Blanca Garcia Gil: I was a senior software engineer who wanted to improve things. I had experienced the impact of early decisions in our architecture design and I wanted to incorporate that feedback and experience into our decisions. I enjoyed problem-solving and coding, but what I was trying at that time was to find ways to have a bigger impact in my team and in the BBC. I didn’t know this was the role of a principal engineer until I read the job description of an open role, and then decided that I wanted to give it a go.

InfoQ: You mentioned in your talk that staff-plus engineers will be working longer timeframes. What does this look like?
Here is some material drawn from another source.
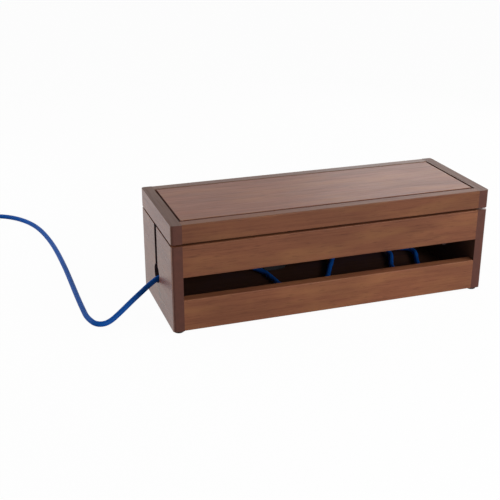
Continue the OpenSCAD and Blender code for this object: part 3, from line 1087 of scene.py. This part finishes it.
def paper_floor(color):
    """Matt white background paper: it looks white, and the object's shadow just shows on it."""

    def make_shader(tree):
        matt = add_node(tree, "ShaderNodeBsdfDiffuse", {"Color": list(color)})
        white = add_node(tree, "ShaderNodeEmission", {"Color": (1, 1, 1, 1), "Strength": 1.0})
        ray = add_node(tree, "ShaderNodeLightPath", {})
        # How much of the white each kind of ray sees over the lit paper
        glossy = add_node(tree, "ShaderNodeMath", {
            0: ray.outputs["Is Glossy Ray"], 1: 0.55}, operation="MULTIPLY")
        through = add_node(tree, "ShaderNodeMath", {
            0: ray.outputs["Is Transmission Ray"], 1: 0.85, 2: glossy.outputs[0]},
            operation="MULTIPLY_ADD")
        share = add_node(tree, "ShaderNodeMath", {
            0: ray.outputs["Is Camera Ray"], 1: 0.97, 2: through.outputs[0]},
            operation="MULTIPLY_ADD")
        return add_node(tree, "ShaderNodeMixShader", {
            0: share.outputs[0], 1: matt.outputs[0], 2: white.outputs[0]})

    return surface_material("background_paper", make_shader)


class CABLEBOX_OT_stage(bpy.types.Operator):
    """Sets up the camera, the floor and the light"""

    bl_idname = "cablebox.stage"
    bl_label = "Stage"

    def execute(self, context):
        stage = context.scene.cablebox_stage
        scene = context.scene
        scene.view_settings.view_transform = "Standard"
        camera = bpy.data.cameras.new("camera")
        camera.sensor_width = CAMERA_SENSOR
        camera.lens = CAMERA_LENS
        holder = bpy.data.objects.new("camera", camera)
        holder.location = CAMERA_PLACE
        holder.rotation_euler = [math.radians(a) for a in CAMERA_TURN]
        scene.collection.objects.link(holder)
        scene.camera = holder
        scene.world = studio_world(stage.sky)
        for name, (place, width, height) in SOFTBOXES.items():
            softbox(name + "_softbox", place, width, height, getattr(stage, name + "_power"))
        bpy.ops.object.select_all(action="DESELECT")
        bpy.ops.mesh.primitive_plane_add(size=PAPER_SIZE, location=PAPER_PLACE)
        floor = settle(bpy.context.object, "floor")
        dress(floor, paper_floor(stage.floor_color))
        return {"FINISHED"}


class CABLEBOX_PT_builder(bpy.types.Panel):
    """Lists the steps in the order that they are run"""

    bl_idname = "CABLEBOX_PT_builder"
    bl_label = "Cable Box"
    bl_space_type = "VIEW_3D"
    bl_region_type = "UI"
    bl_category = "Cable Box"

    def draw(self, context):
        column = self.layout.column(align=True)
        for step in STEPS:
            column.operator(step.bl_idname)
        for settings in SETTINGS:
            group = getattr(context.scene, settings)
            for name in SETTINGS[settings].__annotations__:
                column.prop(group, name)


STEPS = (CABLEBOX_OT_stage, CABLEBOX_OT_fittings, CABLEBOX_OT_lead, CABLEBOX_OT_end_panels,
         CABLEBOX_OT_slats, CABLEBOX_OT_inner_wood, CABLEBOX_OT_lid, CABLEBOX_OT_feet)
SETTINGS = {"cablebox_wood": CABLEBOX_PG_wood, "cablebox_lead": CABLEBOX_PG_lead,
            "cablebox_stage": CABLEBOX_PG_stage}
CLASSES = (*SETTINGS.values(), *STEPS, CABLEBOX_PT_builder)


def register():
    for entry in CLASSES:
        bpy.utils.register_class(entry)
    for name, group in SETTINGS.items():
        setattr(bpy.types.Scene, name, PointerProperty(type=group))


def unregister():
    for name in SETTINGS:
        delattr(bpy.types.Scene, name)
    for entry in reversed(CLASSES):
        bpy.utils.unregister_class(entry)


def main():
    register()
    bpy.ops.cablebox.stage()
    bpy.ops.cablebox.fittings()
    bpy.ops.cablebox.lead()
    bpy.ops.cablebox.end_panels()
    bpy.ops.cablebox.slats()
    bpy.ops.cablebox.inner_wood()
    bpy.ops.cablebox.lid()
    bpy.ops.cablebox.feet()


if __name__ == "__main__":
    main()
Gil: In my experience as a senior software engineer, I was focusing on delivering user stories, going through the agile process with my team (we used Kanban) and asking what the priorities were. Once I progressed to a staff plus role, I spent my time discussing priorities with stakeholders and product managers, and working with the team to set OKRs (Objective and Key Results). We would work on these priorities for a quarter. I was leading the team which meant most of the time I was not being hands on, or I would review proposals, infrastructure and facilitated discussions. I was spending more time communicating with peer groups too, to share what we were doing and understand the bigger picture in the BBC.

So going back to the longer timeframes, before being a principal engineer I could deliver work fairly quickly as some feature work could take a day, but when leading people I would start seeing results after six months or more, and I was involved in discussions about priorities six months down the line or even longer if it meant there was a big problem which needed some fleshing out before being even considered to be a priority.

InfoQ: What’s your advice to engineers who would like to move into a staff-plus role?

Gil: I would say start with knowing what your personal values are and what you are very good at and what you are not great at. Knowing yourself well is a gateway for understanding where you need to put effort and which areas you might delegate to others or create a team around you.